El 21 de julio de 1963 le escribe una carta a Juan Carlos Gómez:

“Mi estimado Goma: su última me procuró cierto disgusto. Primero lo de la homosexualidad y la inmundicia. Qué homosexualidad y qué inmundicia! Sépalo, yo no soy ni nunca he sido homosexual, sino que de vez en cuando suelo hacerlo cuando se me da la gana”.
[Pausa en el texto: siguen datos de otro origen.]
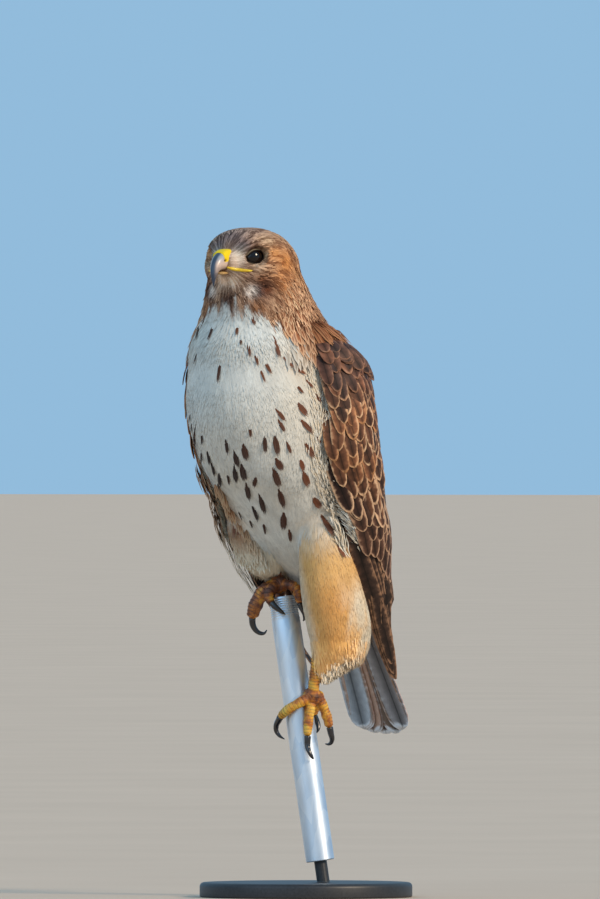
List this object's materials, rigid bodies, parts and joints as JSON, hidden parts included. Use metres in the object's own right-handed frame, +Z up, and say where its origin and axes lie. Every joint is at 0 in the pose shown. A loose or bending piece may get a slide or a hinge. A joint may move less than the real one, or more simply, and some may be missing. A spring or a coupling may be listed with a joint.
{
  "type": "red-tailed hawk",
  "caption": "Life-size perched hawk with folded wings and tail, gripping a cut length of leaning pipe on a flat round stand.",
  "frame": {"origin": "centre of the stand base's underside", "axes": "+Z up, the bird faces -Y, its left side is towards +X"},
  "size_m": [0.204, 0.305, 0.6264],
  "materials": {
    "plumage_brown": "matt brown flight feathers",
    "plumage_pale": "matt white and cream body feathers",
    "plumage_gold": "matt golden leg feathers",
    "plumage_head": "matt rufous brown head feathers",
    "eye_dark": "wet dark eye",
    "skin_yellow": "scaled yellow skin",
    "horn_dark": "polished black horn",
    "horn_grey": "blue-grey horn",
    "galvanised": "dull galvanised",
    "stand_black": "matt black paint"
  },
  "bodies": {
    "root": {"torso": "plumage_pale", "neck": "plumage_head", "head": "plumage_head", "eye_left": "eye_dark", "eye_right": "eye_dark", "cere": "skin_yellow", "upper_bill": "horn_grey", "lower_bill": "horn_grey", "thigh_left": "plumage_gold", "thigh_right": "plumage_gold", "shin_left": "skin_yellow", "shin_right": "skin_yellow", "foot_left": "skin_yellow", "foot_right": "skin_yellow", "wing_left": "plumage_brown", "wing_right": "plumage_brown", "tail": "plumage_brown", "perch_pipe": "galvanised", "stand_rod": "stand_black", "stand_base": "stand_black", "claw_left_inner": "horn_dark", "claw_left_middle": "horn_dark", "claw_left_outer": "horn_dark", "claw_left_hind": "horn_dark", "claw_right_inner": "horn_dark", "claw_right_middle": "horn_dark", "claw_right_outer": "horn_dark", "claw_right_hind": "horn_dark"}
  },
  "joints": []
}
Así que cuando se le da la gana Gombrowicz sale de su pensión en Venezuela al 600. Deambula por San Telmo. Se arrima a la Costanera. Baja por las callecitas de adentro, y al final se mete a los baños de Retiro. Ahí coge, y coge con cualquiera, con el que esté a mano, con marineros que recién desembarcan, con turistas, con paseantes. Con tipos que salieron a buscar lo mismo que él. Entonces, pensar con el cuerpo, dice Gombrowicz, pensar y leer y escribir a partir del erotismo, dice. Si el baño es un laboratorio de ideas, si la carne se hace verbo, es probable, incluso es muy probable, que al final la literatura de Gombrowicz le deba mucho a esos encuentros fugaces de una intimidad que es compartida y también un poco retaceada, que es privada, pero también eminentemente pública, es probable, incluso muy probable, que su literatura le deba mucho a esas derivas nocturnas por los baños de Buenos Aires.

IV.

Tercera y última digresión. Uno escribe en francés, el otro en español, pero los dos optan por una lengua ajena. Uno está a punto de irse, el otro llegó hace rato, pero los dos aparecen enfrentados al exilio. En Gombrowicz y Sarmiento hay un mismo gesto –un gesto bárbaro, inmaduro– que se duplica y se invierte como en un espejo. Estar de paso, meterse a un baño y escribir, como quien no quiere la cosa, un mensaje en la pared. Sarmiento elije el carbón, la traducción desviada y la política: On ne tue point les idées. Gombrowicz, el lápiz, el verso, la broma: Señoras y señores, para nuestro beneficio, / no lo hagan en la tapa sino en el orificio. Las dos consignas son una forma lateral y privada de hacer literatura, y el hecho de que ambos escritores dejaran registro de la anécdota no es casual. Son, también, una provocación dirigida a la cultura oficial, y por lo tanto una forma de pensar lo nacional y lo colectivo. Una última hipótesis: la Argentina fue para Gombrowicz un gran baño público.